3D code data.
···
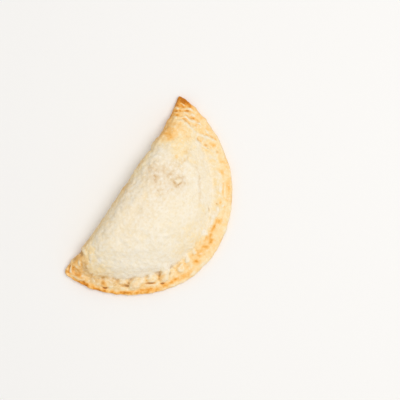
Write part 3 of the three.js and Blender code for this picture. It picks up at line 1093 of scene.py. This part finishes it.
    # Spots of dry toasting, some of them painted shade, in the same way, or below 0 spots that
    # stayed pale, one of them a painted highlight.
    toast_and_shade_spots: tuple[Mark, ...] = (
        # Toasted, towards the slim horn.
        Mark(48.0, -4.0, 10.0, 4.0, 0, 0.14), Mark(41.0, -23.9, 3.4, 3.0, 0, 0.34),
        Mark(35.0, -25.4, 9.0, 2.6, 16, 0.18),
        # Toasted, about the blisters.
        Mark(25.3, -31.9, 4.0, 3.0, 0, 0.26), Mark(24.4, -28.0, 1.8, 3.0, 0, 0.2),
        Mark(23.0, -23.0, 24.0, 16.0, 0, 0.18), Mark(22.7, -18.2, 4.6, 1.6, -36, 0.36),
        Mark(22.4, -22.8, 3.6, 1.6, 40, 0.36), Mark(20.0, -34.0, 12.0, 8.0, 0, 0.14),
        Mark(19.4, -30.4, 2.4, 4.4, 0, 0.3), Mark(18.2, -11.0, 4.4, 2.6, 0, 0.34),
        Mark(18.0, -17.0, 8.0, 6.0, 0, 0.16), Mark(17.0, -14.0, 20.0, 12.0, 0, 0.1),
        Mark(16.3, -15.5, 1.5, 1.5, 0, 0.7), Mark(14.4, -17.3, 2.4, 2.4, 0, 0.3),
        Mark(14.0, -26.0, 20.0, 14.0, 0, 0.12), Mark(13.2, -27.9, 1.6, 1.6, 0, 0.3),
        Mark(13.0, -18.7, 3.0, 2.0, -35, 0.24), Mark(9.6, -22.5, 1.6, 1.6, 0, 0.3),
        # Toasted, on the rest of the dome.
        Mark(-1.0, -5.0, 14.0, 5.0, 0, 0.16), Mark(-8.0, -21.0, 40.0, 18.0, 0, 0.1),
        Mark(-8.3, -63.7, 6.0, 4.0, 0, 0.14),
        # Toasting towards the blunt horn, with painted shade in the creases beside its small
        # folds.
        Mark(-42.6, -3.6, 4.0, 3.0, 0, 0.2), Mark(-52.6, -2.6, 5.0, 2.0, -61, 1.0),
        Mark(-54.6, -38.1, 5.0, 1.4, 61, 0.5), Mark(-55.6, -8.0, 4.6, 3.0, -33, 0.7),
        Mark(-57.4, -32.3, 6.0, 5.0, -33, 0.22), Mark(-57.5, -21.5, 12.0, 6.0, 56, 0.2),
        Mark(-57.7, -1.4, 3.0, 2.6, 0, 0.5), Mark(-58.8, -10.6, 5.0, 3.2, -33, 0.7),
        Mark(-60.0, -12.0, 16.0, 14.0, 0, 0.16), Mark(-61.4, -17.0, 8.0, 3.0, -60, 0.6),
        Mark(-66.6, -7.0, 5.6, 3.0, -60, 0.4),
        # Pale, with a painted highlight on the top of the largest blister.
        Mark(26.5, -5.4, 5.0, 3.0, 0, -0.3), Mark(22.3, -5.0, 3.0, 2.6, 0, -0.3),
        Mark(22.0, -30.0, 2.6, 2.2, 0, -0.5), Mark(17.7, -6.1, 5.0, 3.4, 0, -0.4),
        Mark(10.9, -4.6, 5.0, 3.0, 0, -0.3), Mark(-41.7, -5.7, 4.0, 3.0, 0, -0.3),
    )
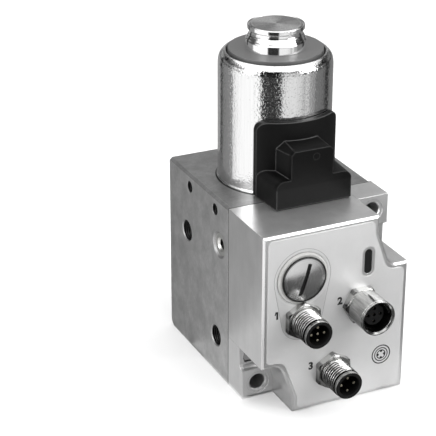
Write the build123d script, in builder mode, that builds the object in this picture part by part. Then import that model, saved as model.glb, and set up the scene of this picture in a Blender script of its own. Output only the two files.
···
PROBLEM DETAILS. Restate every entry word for word.

SOLUTION BELOW.
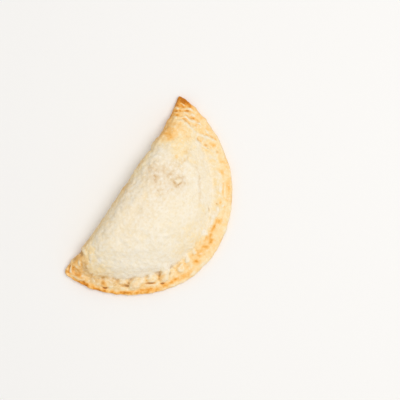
Write part 3 of the three.js and Blender code for this picture. It picks up at line 1093 of scene.py. This part finishes it.
    # Spots of dry toasting, some of them painted shade, in the same way, or below 0 spots that
    # stayed pale, one of them a painted highlight.
    toast_and_shade_spots: tuple[Mark, ...] = (
        # Toasted, towards the slim horn.
        Mark(48.0, -4.0, 10.0, 4.0, 0, 0.14), Mark(41.0, -23.9, 3.4, 3.0, 0, 0.34),
        Mark(35.0, -25.4, 9.0, 2.6, 16, 0.18),
        # Toasted, about the blisters.
        Mark(25.3, -31.9, 4.0, 3.0, 0, 0.26), Mark(24.4, -28.0, 1.8, 3.0, 0, 0.2),
        Mark(23.0, -23.0, 24.0, 16.0, 0, 0.18), Mark(22.7, -18.2, 4.6, 1.6, -36, 0.36),
        Mark(22.4, -22.8, 3.6, 1.6, 40, 0.36), Mark(20.0, -34.0, 12.0, 8.0, 0, 0.14),
        Mark(19.4, -30.4, 2.4, 4.4, 0, 0.3), Mark(18.2, -11.0, 4.4, 2.6, 0, 0.34),
        Mark(18.0, -17.0, 8.0, 6.0, 0, 0.16), Mark(17.0, -14.0, 20.0, 12.0, 0, 0.1),
        Mark(16.3, -15.5, 1.5, 1.5, 0, 0.7), Mark(14.4, -17.3, 2.4, 2.4, 0, 0.3),
        Mark(14.0, -26.0, 20.0, 14.0, 0, 0.12), Mark(13.2, -27.9, 1.6, 1.6, 0, 0.3),
        Mark(13.0, -18.7, 3.0, 2.0, -35, 0.24), Mark(9.6, -22.5, 1.6, 1.6, 0, 0.3),
        # Toasted, on the rest of the dome.
        Mark(-1.0, -5.0, 14.0, 5.0, 0, 0.16), Mark(-8.0, -21.0, 40.0, 18.0, 0, 0.1),
        Mark(-8.3, -63.7, 6.0, 4.0, 0, 0.14),
        # Toasting towards the blunt horn, with painted shade in the creases beside its small
        # folds.
        Mark(-42.6, -3.6, 4.0, 3.0, 0, 0.2), Mark(-52.6, -2.6, 5.0, 2.0, -61, 1.0),
        Mark(-54.6, -38.1, 5.0, 1.4, 61, 0.5), Mark(-55.6, -8.0, 4.6, 3.0, -33, 0.7),
        Mark(-57.4, -32.3, 6.0, 5.0, -33, 0.22), Mark(-57.5, -21.5, 12.0, 6.0, 56, 0.2),
        Mark(-57.7, -1.4, 3.0, 2.6, 0, 0.5), Mark(-58.8, -10.6, 5.0, 3.2, -33, 0.7),
        Mark(-60.0, -12.0, 16.0, 14.0, 0, 0.16), Mark(-61.4, -17.0, 8.0, 3.0, -60, 0.6),
        Mark(-66.6, -7.0, 5.6, 3.0, -60, 0.4),
        # Pale, with a painted highlight on the top of the largest blister.
        Mark(26.5, -5.4, 5.0, 3.0, 0, -0.3), Mark(22.3, -5.0, 3.0, 2.6, 0, -0.3),
        Mark(22.0, -30.0, 2.6, 2.2, 0, -0.5), Mark(17.7, -6.1, 5.0, 3.4, 0, -0.4),
        Mark(10.9, -4.6, 5.0, 3.0, 0, -0.3), Mark(-41.7, -5.7, 4.0, 3.0, 0, -0.3),
    )
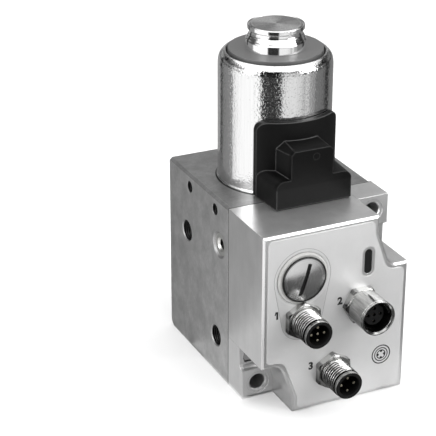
Write the build123d script, in builder mode, that builds the object in this picture part by part. Then import that model, saved as model.glb, and set up the scene of this picture in a Blender script of its own. Output only the two files.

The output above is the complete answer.